Entries with parts and joints
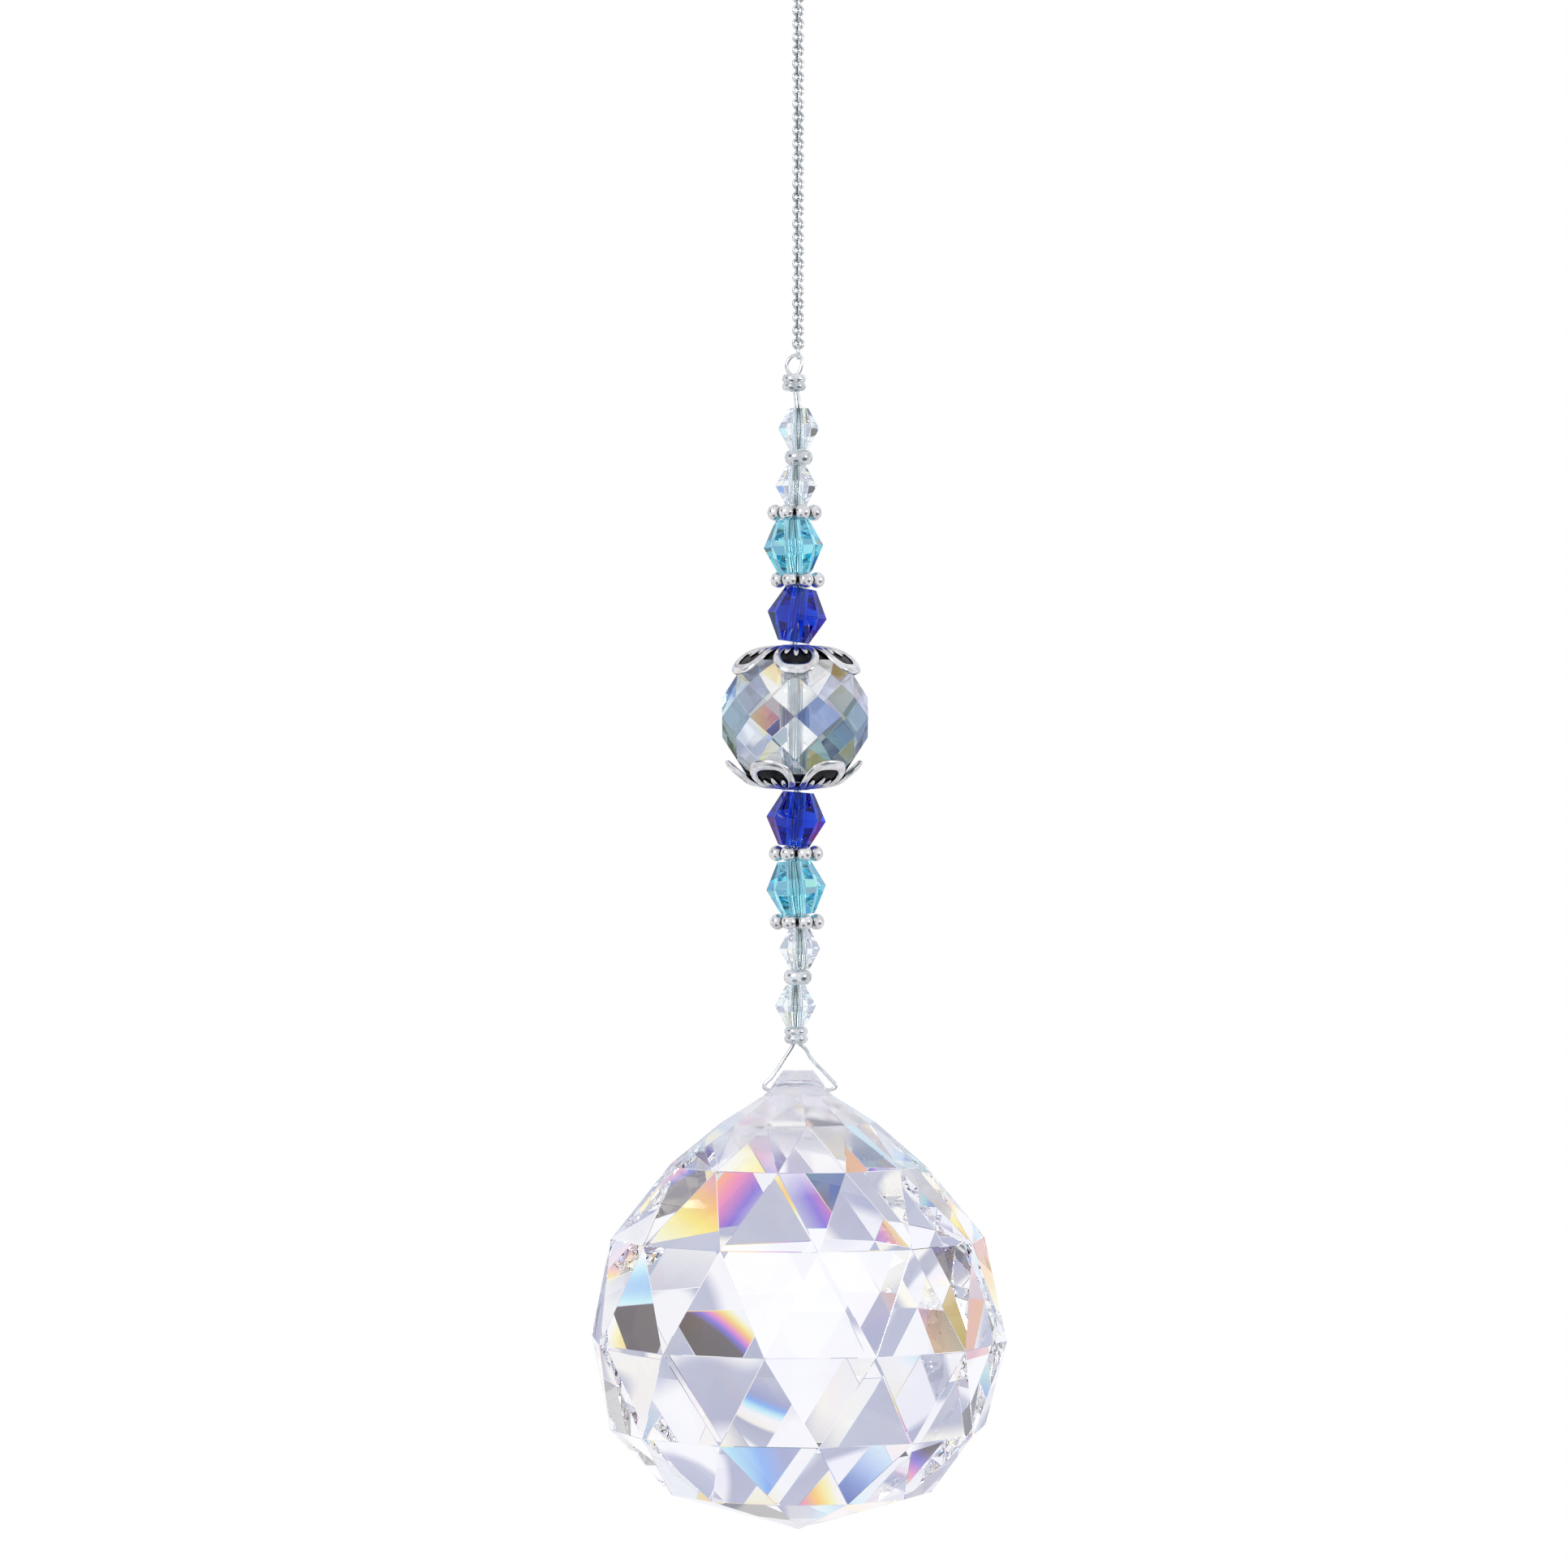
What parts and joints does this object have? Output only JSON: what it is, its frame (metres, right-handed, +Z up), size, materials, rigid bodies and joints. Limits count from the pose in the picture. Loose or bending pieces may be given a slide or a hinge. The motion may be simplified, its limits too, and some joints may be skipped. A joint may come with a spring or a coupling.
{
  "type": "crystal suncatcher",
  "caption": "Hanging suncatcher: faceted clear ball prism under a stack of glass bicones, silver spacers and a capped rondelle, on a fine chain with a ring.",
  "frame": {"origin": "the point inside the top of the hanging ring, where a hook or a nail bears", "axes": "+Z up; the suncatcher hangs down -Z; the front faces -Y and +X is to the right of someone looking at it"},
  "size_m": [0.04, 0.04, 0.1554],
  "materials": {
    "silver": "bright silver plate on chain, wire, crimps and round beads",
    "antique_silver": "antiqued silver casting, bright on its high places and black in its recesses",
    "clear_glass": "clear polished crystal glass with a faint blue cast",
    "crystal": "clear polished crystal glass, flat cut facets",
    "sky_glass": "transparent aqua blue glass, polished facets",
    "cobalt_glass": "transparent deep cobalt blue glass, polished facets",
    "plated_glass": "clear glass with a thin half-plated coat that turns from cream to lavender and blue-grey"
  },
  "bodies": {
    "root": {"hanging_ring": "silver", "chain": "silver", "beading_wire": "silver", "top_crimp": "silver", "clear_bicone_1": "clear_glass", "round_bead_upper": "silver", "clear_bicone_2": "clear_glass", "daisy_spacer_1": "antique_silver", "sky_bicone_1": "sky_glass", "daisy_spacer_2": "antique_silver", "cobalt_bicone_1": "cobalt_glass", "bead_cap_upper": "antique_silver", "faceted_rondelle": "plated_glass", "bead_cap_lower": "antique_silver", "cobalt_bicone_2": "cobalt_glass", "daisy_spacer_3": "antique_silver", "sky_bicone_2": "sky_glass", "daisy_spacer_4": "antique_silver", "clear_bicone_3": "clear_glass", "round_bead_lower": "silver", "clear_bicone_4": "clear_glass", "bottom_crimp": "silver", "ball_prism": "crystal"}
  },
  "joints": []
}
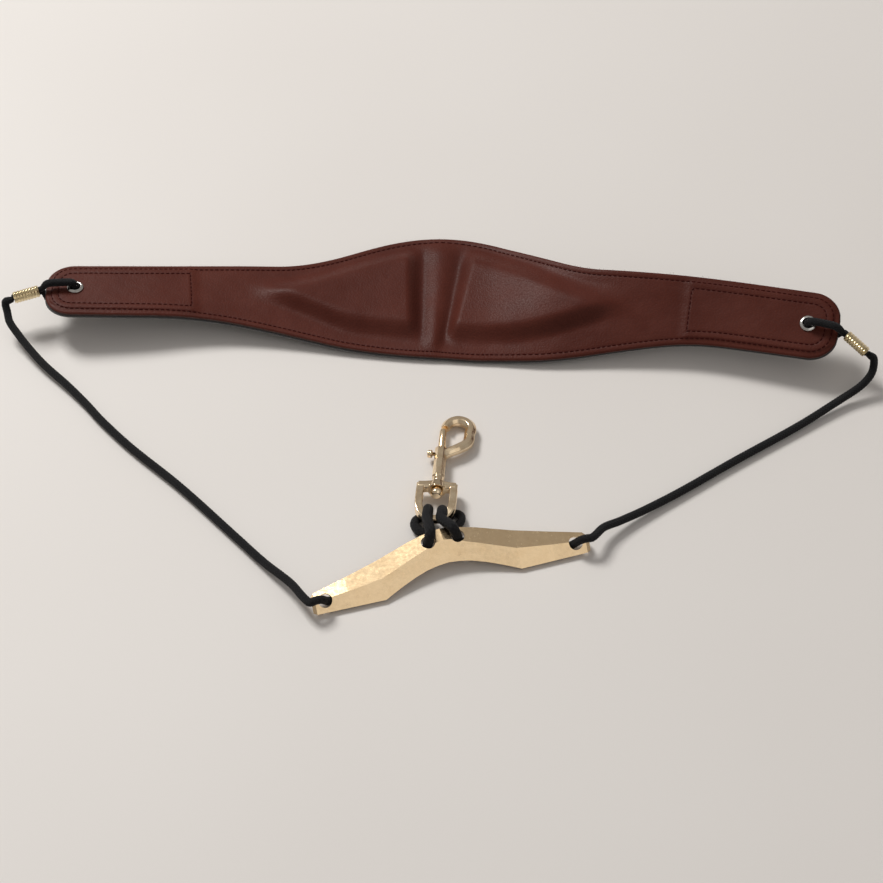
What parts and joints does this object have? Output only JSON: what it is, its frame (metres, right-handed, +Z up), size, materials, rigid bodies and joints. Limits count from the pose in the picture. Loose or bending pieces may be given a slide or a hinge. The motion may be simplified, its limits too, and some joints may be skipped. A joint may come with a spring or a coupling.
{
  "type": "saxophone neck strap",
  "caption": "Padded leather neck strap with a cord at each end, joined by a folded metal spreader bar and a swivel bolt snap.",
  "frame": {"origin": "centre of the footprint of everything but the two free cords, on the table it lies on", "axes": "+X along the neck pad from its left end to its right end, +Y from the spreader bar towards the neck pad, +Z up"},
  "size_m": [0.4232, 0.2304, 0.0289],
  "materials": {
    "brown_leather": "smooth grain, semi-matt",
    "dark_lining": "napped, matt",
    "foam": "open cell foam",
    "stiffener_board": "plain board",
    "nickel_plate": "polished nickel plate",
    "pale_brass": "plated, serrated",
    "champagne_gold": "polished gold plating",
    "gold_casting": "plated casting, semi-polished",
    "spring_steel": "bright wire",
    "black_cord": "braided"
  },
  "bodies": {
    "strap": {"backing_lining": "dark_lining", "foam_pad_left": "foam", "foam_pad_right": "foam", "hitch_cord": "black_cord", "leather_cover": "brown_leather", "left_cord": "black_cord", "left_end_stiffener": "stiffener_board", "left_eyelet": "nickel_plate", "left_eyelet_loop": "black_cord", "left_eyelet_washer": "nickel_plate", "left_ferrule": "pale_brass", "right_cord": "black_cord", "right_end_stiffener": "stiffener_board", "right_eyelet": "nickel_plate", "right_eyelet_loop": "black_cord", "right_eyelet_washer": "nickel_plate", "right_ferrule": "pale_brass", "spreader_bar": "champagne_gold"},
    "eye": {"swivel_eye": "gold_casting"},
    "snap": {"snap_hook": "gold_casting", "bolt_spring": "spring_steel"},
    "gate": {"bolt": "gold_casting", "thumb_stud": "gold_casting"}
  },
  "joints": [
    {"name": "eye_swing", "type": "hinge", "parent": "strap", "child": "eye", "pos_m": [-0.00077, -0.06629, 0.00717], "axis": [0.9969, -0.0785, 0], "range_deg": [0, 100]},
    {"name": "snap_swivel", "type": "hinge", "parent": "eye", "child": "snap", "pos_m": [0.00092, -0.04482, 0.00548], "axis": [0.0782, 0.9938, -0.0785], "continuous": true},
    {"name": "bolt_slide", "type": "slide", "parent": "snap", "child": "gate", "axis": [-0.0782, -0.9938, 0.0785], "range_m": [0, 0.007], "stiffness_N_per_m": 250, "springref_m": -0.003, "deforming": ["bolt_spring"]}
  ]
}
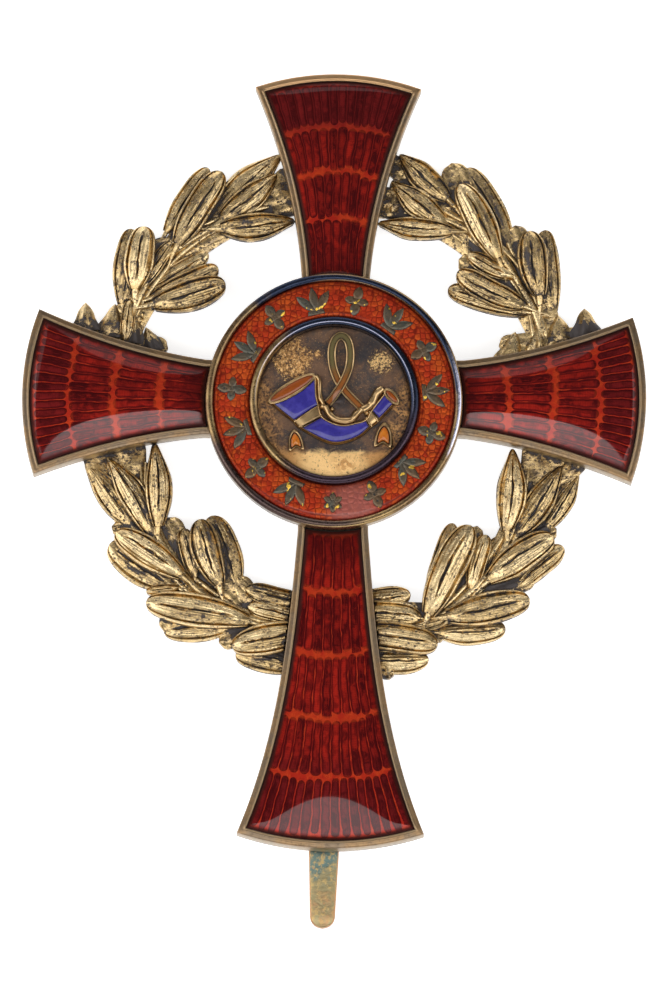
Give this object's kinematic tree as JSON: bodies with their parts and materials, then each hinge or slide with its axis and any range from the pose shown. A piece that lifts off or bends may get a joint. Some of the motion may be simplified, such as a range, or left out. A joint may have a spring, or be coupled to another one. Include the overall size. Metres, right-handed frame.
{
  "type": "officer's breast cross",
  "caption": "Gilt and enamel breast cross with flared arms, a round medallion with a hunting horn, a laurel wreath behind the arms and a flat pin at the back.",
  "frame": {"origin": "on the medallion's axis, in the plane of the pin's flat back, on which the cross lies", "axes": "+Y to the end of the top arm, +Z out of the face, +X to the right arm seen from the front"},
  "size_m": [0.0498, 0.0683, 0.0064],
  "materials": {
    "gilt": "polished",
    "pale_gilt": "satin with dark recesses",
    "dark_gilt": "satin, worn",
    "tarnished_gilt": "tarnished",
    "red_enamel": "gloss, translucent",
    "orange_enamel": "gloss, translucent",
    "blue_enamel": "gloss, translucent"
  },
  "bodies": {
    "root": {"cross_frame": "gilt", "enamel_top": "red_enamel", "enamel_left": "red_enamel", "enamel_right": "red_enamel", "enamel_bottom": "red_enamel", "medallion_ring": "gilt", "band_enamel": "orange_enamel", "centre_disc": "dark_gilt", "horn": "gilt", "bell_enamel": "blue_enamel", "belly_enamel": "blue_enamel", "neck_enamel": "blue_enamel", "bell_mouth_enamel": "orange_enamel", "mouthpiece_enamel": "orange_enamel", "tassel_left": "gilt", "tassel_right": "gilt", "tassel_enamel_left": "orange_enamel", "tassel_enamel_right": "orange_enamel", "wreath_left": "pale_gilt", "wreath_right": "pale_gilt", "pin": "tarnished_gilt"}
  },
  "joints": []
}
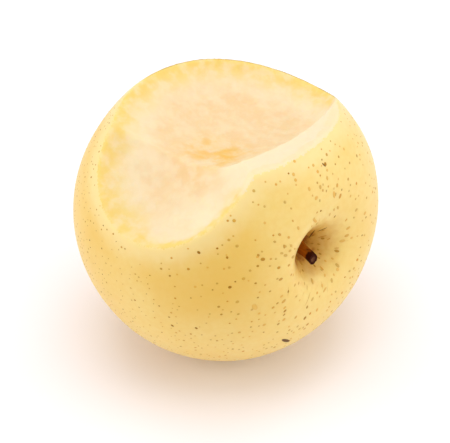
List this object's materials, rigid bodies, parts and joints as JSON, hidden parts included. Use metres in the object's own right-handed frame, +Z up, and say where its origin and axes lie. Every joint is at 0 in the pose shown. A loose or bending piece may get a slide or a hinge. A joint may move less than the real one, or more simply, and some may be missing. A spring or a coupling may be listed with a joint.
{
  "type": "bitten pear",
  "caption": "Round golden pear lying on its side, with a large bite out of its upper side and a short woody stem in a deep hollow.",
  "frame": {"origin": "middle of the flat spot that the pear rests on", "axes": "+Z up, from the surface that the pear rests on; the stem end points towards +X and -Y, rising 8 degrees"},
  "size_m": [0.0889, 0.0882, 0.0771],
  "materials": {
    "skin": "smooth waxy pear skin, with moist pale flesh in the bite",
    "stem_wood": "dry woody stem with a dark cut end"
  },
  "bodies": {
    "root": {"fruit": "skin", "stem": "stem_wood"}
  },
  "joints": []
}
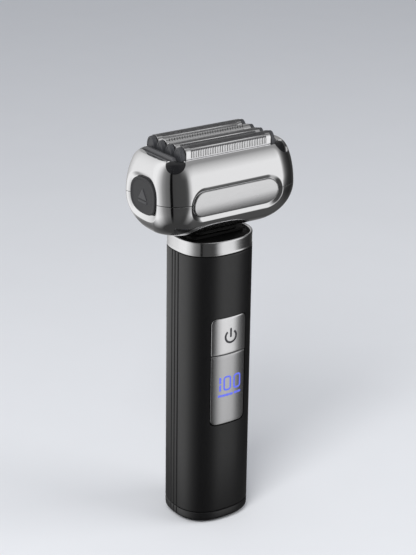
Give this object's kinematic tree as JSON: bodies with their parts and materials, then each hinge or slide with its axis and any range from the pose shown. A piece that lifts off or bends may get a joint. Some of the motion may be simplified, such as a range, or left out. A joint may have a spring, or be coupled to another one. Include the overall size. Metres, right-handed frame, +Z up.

» **DIRECTIVE**
Pictures in the records above are left out; print everything else exactly as written.

» **WRITTEN SOLUTION**
What parts and joints does this object have? Output only JSON: what it is, its frame (metres, right-handed, +Z up), size, materials, rigid bodies and joints. Limits count from the pose in the picture. Loose or bending pieces may be given a slide or a hinge. The motion may be simplified, its limits too, and some joints may be skipped. A joint may come with a spring or a coupling.
{
  "type": "crystal suncatcher",
  "caption": "Hanging suncatcher: faceted clear ball prism under a stack of glass bicones, silver spacers and a capped rondelle, on a fine chain with a ring.",
  "frame": {"origin": "the point inside the top of the hanging ring, where a hook or a nail bears", "axes": "+Z up; the suncatcher hangs down -Z; the front faces -Y and +X is to the right of someone looking at it"},
  "size_m": [0.04, 0.04, 0.1554],
  "materials": {
    "silver": "bright silver plate on chain, wire, crimps and round beads",
    "antique_silver": "antiqued silver casting, bright on its high places and black in its recesses",
    "clear_glass": "clear polished crystal glass with a faint blue cast",
    "crystal": "clear polished crystal glass, flat cut facets",
    "sky_glass": "transparent aqua blue glass, polished facets",
    "cobalt_glass": "transparent deep cobalt blue glass, polished facets",
    "plated_glass": "clear glass with a thin half-plated coat that turns from cream to lavender and blue-grey"
  },
  "bodies": {
    "root": {"hanging_ring": "silver", "chain": "silver", "beading_wire": "silver", "top_crimp": "silver", "clear_bicone_1": "clear_glass", "round_bead_upper": "silver", "clear_bicone_2": "clear_glass", "daisy_spacer_1": "antique_silver", "sky_bicone_1": "sky_glass", "daisy_spacer_2": "antique_silver", "cobalt_bicone_1": "cobalt_glass", "bead_cap_upper": "antique_silver", "faceted_rondelle": "plated_glass", "bead_cap_lower": "antique_silver", "cobalt_bicone_2": "cobalt_glass", "daisy_spacer_3": "antique_silver", "sky_bicone_2": "sky_glass", "daisy_spacer_4": "antique_silver", "clear_bicone_3": "clear_glass", "round_bead_lower": "silver", "clear_bicone_4": "clear_glass", "bottom_crimp": "silver", "ball_prism": "crystal"}
  },
  "joints": []
}
What parts and joints does this object have? Output only JSON: what it is, its frame (metres, right-handed, +Z up), size, materials, rigid bodies and joints. Limits count from the pose in the picture. Loose or bending pieces may be given a slide or a hinge. The motion may be simplified, its limits too, and some joints may be skipped. A joint may come with a spring or a coupling.
{
  "type": "saxophone neck strap",
  "caption": "Padded leather neck strap with a cord at each end, joined by a folded metal spreader bar and a swivel bolt snap.",
  "frame": {"origin": "centre of the footprint of everything but the two free cords, on the table it lies on", "axes": "+X along the neck pad from its left end to its right end, +Y from the spreader bar towards the neck pad, +Z up"},
  "size_m": [0.4232, 0.2304, 0.0289],
  "materials": {
    "brown_leather": "smooth grain, semi-matt",
    "dark_lining": "napped, matt",
    "foam": "open cell foam",
    "stiffener_board": "plain board",
    "nickel_plate": "polished nickel plate",
    "pale_brass": "plated, serrated",
    "champagne_gold": "polished gold plating",
    "gold_casting": "plated casting, semi-polished",
    "spring_steel": "bright wire",
    "black_cord": "braided"
  },
  "bodies": {
    "strap": {"backing_lining": "dark_lining", "foam_pad_left": "foam", "foam_pad_right": "foam", "hitch_cord": "black_cord", "leather_cover": "brown_leather", "left_cord": "black_cord", "left_end_stiffener": "stiffener_board", "left_eyelet": "nickel_plate", "left_eyelet_loop": "black_cord", "left_eyelet_washer": "nickel_plate", "left_ferrule": "pale_brass", "right_cord": "black_cord", "right_end_stiffener": "stiffener_board", "right_eyelet": "nickel_plate", "right_eyelet_loop": "black_cord", "right_eyelet_washer": "nickel_plate", "right_ferrule": "pale_brass", "spreader_bar": "champagne_gold"},
    "eye": {"swivel_eye": "gold_casting"},
    "snap": {"snap_hook": "gold_casting", "bolt_spring": "spring_steel"},
    "gate": {"bolt": "gold_casting", "thumb_stud": "gold_casting"}
  },
  "joints": [
    {"name": "eye_swing", "type": "hinge", "parent": "strap", "child": "eye", "pos_m": [-0.00077, -0.06629, 0.00717], "axis": [0.9969, -0.0785, 0], "range_deg": [0, 100]},
    {"name": "snap_swivel", "type": "hinge", "parent": "eye", "child": "snap", "pos_m": [0.00092, -0.04482, 0.00548], "axis": [0.0782, 0.9938, -0.0785], "continuous": true},
    {"name": "bolt_slide", "type": "slide", "parent": "snap", "child": "gate", "axis": [-0.0782, -0.9938, 0.0785], "range_m": [0, 0.007], "stiffness_N_per_m": 250, "springref_m": -0.003, "deforming": ["bolt_spring"]}
  ]
}
Give this object's kinematic tree as JSON: bodies with their parts and materials, then each hinge or slide with its axis and any range from the pose shown. A piece that lifts off or bends may get a joint. Some of the motion may be simplified, such as a range, or left out. A joint may have a spring, or be coupled to another one. Include the overall size. Metres, right-handed frame.
{
  "type": "officer's breast cross",
  "caption": "Gilt and enamel breast cross with flared arms, a round medallion with a hunting horn, a laurel wreath behind the arms and a flat pin at the back.",
  "frame": {"origin": "on the medallion's axis, in the plane of the pin's flat back, on which the cross lies", "axes": "+Y to the end of the top arm, +Z out of the face, +X to the right arm seen from the front"},
  "size_m": [0.0498, 0.0683, 0.0064],
  "materials": {
    "gilt": "polished",
    "pale_gilt": "satin with dark recesses",
    "dark_gilt": "satin, worn",
    "tarnished_gilt": "tarnished",
    "red_enamel": "gloss, translucent",
    "orange_enamel": "gloss, translucent",
    "blue_enamel": "gloss, translucent"
  },
  "bodies": {
    "root": {"cross_frame": "gilt", "enamel_top": "red_enamel", "enamel_left": "red_enamel", "enamel_right": "red_enamel", "enamel_bottom": "red_enamel", "medallion_ring": "gilt", "band_enamel": "orange_enamel", "centre_disc": "dark_gilt", "horn": "gilt", "bell_enamel": "blue_enamel", "belly_enamel": "blue_enamel", "neck_enamel": "blue_enamel", "bell_mouth_enamel": "orange_enamel", "mouthpiece_enamel": "orange_enamel", "tassel_left": "gilt", "tassel_right": "gilt", "tassel_enamel_left": "orange_enamel", "tassel_enamel_right": "orange_enamel", "wreath_left": "pale_gilt", "wreath_right": "pale_gilt", "pin": "tarnished_gilt"}
  },
  "joints": []
}
List this object's materials, rigid bodies, parts and joints as JSON, hidden parts included. Use metres in the object's own right-handed frame, +Z up, and say where its origin and axes lie. Every joint is at 0 in the pose shown. A loose or bending piece may get a slide or a hinge. A joint may move less than the real one, or more simply, and some may be missing. A spring or a coupling may be listed with a joint.
{
  "type": "bitten pear",
  "caption": "Round golden pear lying on its side, with a large bite out of its upper side and a short woody stem in a deep hollow.",
  "frame": {"origin": "middle of the flat spot that the pear rests on", "axes": "+Z up, from the surface that the pear rests on; the stem end points towards +X and -Y, rising 8 degrees"},
  "size_m": [0.0889, 0.0882, 0.0771],
  "materials": {
    "skin": "smooth waxy pear skin, with moist pale flesh in the bite",
    "stem_wood": "dry woody stem with a dark cut end"
  },
  "bodies": {
    "root": {"fruit": "skin", "stem": "stem_wood"}
  },
  "joints": []
}
Give this object's kinematic tree as JSON: bodies with their parts and materials, then each hinge or slide with its axis and any range from the pose shown. A piece that lifts off or bends may get a joint. Some of the motion may be simplified, such as a range, or left out. A joint may have a spring, or be coupled to another one. Include the overall size. Metres, right-handed frame, +Z up.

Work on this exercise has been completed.